In This Issue:
Idle summers? We think not. Lazy was by no means on the agenda for three teens who shared their summer 2010 experiences with Career Fuel. You can bet that their travels will influence decisions they make in the future—even if it means that at least one of them launches a career as a successful circus performer. Here are their stories:
When Tim Spencer, a senior at Hunterdon Central High School, signed on to participate in his church youth group’s mission trip this summer, he no doubt expected to travel far away, possibly to Central America, to help build a school or participate in some other kind of valuable community-building project. Who knew he would spend a week only 45 minutes from home?
“We went down to Urban Promise, a nonprofit in Camden,” explains Tim, 17. “I was a camp counselor for a week working with underprivileged kids. I specifically worked with second graders. It was tons of fun. I’ve never had so much fun working with little kids in my life. Overall, it showed me that poverty is so close to home. The people in Camden have the same struggles that you and I have, but they don’t have the resources to deal with them.”

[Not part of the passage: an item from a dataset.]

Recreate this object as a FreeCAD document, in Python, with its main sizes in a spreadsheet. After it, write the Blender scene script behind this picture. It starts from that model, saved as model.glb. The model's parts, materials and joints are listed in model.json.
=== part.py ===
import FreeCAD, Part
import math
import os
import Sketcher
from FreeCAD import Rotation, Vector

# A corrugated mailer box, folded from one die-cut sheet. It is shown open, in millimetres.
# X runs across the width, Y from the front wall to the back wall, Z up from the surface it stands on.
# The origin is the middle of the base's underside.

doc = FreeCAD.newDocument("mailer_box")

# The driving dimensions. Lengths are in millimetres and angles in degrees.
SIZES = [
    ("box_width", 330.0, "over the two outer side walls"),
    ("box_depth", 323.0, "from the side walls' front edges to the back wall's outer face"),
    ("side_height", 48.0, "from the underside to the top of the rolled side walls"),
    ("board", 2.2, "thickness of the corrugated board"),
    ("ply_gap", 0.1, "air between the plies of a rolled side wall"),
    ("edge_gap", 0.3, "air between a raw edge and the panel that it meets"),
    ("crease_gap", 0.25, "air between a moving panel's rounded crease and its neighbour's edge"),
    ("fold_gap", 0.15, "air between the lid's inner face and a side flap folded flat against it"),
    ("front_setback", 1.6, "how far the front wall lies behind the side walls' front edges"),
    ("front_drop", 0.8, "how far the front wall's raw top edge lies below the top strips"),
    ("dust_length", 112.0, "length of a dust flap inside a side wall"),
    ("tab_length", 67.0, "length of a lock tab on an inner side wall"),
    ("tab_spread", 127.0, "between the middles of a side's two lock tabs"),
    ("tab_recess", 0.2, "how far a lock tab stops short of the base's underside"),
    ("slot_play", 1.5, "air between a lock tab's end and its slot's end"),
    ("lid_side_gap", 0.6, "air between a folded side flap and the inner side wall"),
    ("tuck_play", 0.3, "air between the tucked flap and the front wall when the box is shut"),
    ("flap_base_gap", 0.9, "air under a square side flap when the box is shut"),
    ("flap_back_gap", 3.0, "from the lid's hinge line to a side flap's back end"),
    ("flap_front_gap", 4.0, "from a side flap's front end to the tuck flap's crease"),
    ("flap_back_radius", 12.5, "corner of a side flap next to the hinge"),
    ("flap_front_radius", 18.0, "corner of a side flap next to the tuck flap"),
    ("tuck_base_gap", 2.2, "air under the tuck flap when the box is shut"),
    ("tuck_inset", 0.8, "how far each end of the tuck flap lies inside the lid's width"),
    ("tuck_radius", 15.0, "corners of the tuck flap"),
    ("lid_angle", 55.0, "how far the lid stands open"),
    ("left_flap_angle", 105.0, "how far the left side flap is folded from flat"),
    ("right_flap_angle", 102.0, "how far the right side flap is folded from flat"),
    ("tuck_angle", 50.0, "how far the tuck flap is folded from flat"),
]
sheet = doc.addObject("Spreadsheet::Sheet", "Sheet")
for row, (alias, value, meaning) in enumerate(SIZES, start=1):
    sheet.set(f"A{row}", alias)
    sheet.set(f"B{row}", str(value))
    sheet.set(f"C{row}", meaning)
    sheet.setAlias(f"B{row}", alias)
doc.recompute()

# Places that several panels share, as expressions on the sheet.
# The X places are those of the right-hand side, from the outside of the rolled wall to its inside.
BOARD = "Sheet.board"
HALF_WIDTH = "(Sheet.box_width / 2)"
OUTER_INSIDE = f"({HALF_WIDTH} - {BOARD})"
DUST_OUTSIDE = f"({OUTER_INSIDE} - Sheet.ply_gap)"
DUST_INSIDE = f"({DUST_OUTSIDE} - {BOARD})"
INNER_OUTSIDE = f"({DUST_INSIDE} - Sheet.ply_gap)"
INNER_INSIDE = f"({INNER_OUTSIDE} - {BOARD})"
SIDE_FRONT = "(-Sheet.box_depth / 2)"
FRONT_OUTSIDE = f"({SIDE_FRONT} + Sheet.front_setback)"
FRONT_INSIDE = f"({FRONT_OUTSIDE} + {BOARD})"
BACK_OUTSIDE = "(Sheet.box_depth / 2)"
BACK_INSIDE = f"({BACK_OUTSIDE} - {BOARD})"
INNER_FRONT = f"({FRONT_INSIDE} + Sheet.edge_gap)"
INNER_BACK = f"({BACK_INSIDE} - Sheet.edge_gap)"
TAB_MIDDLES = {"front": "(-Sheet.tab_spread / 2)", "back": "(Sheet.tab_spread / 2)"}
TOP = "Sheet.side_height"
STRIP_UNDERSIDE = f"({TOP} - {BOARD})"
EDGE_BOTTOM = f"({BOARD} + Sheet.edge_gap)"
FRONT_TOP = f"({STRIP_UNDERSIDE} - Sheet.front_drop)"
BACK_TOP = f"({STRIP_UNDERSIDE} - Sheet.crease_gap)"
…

After Tim’s counselor duties ended each day, he and a few other guys headed to North Camden, where they worked three hours a day to spruce up the grounds of a Lutheran church that had fallen into disrepair. “We did landscaping and general cleaning,” says Tim, who runs his own landscaping business on the side. “We built it up to pretty nice standards.”
If you happen to ask Helen Taylor, a sophomore at Montgomery High School in Skillman, what she did this summer, you had better have a few minutes to spare for her response. What she didn’t do was sit still.
The final school dismissal bell had hardly stopped clanging when Helen and her family were off to the opening of the Wizarding World of Harry Potter at Universal theme park in Orlando. Awesome trip; long lines.
By the end of June, Helen had packed her duffel for a six-week stay at Camp Cayuga in Pennsylvania’s Poconos region. “You get to choose different activities every day,” says Helen, 15. “I did a lot of horseback riding and circus trapeze. I can’t do that anywhere else, so I really got into trapeze. It’s quick, and if you make one mistake, you’re done. The rush is cool.” Of course, Helen also took up meditation—no doubt to counteract her trapeze training.
Soon after returning from Cayuga, Helen left for a four-day trip to Washington, D.C., where she checked out the White House and “every museum known to man,” including the International Spy Museum that offered up an interactive spy mission. Once home, she barely had time to unpack her magnifying glass before she was off again to the Poconos, this time for a week of cheerleading camp with 22 other girls from her team at Montgomery High. “We cheered 24/7,” says Helen, who was selected while at camp for the All American national team. “We bonded as a team and we’re a lot closer. But I’m not going to lie—the living situation at camp was not the best, two showers and two toilets for 23 girls.”
When your summer is as busy as Helen’s, you learn to take the good with the bad—and you take a minute to reflect on all you’ve experienced. “I learned that I’m not going to like everybody. If someone I don’t like is in charge, I’ll have to deal with it and go with the flow,” says Helen, who hopes to pursue a career in fashion. “I definitely did not know that before.”
While many of us were lounging on a Jersey Shore beach, Harrison Richlin was climbing four mountains and doing a week of Gadna, basic training in the Israeli army. “Being Jewish is close to my heart,” says Harrison, a senior at Mt. Olive High School.
Harrison, 17, spent six weeks this summer with his Young Judaea group in Israel. In addition to physical activities, he also tapped into his spiritual side. “We volunteered with a group of Ethiopian children who had just emigrated to Israel because of the poor treatment of Jews in Ethiopia,” says Harrison. “We got to play with them. That was one of the best things I’ve experienced in my life. I got to work with the kids, have fun and see them smile even though they were in a tough situation. My trip to Israel was amazing.”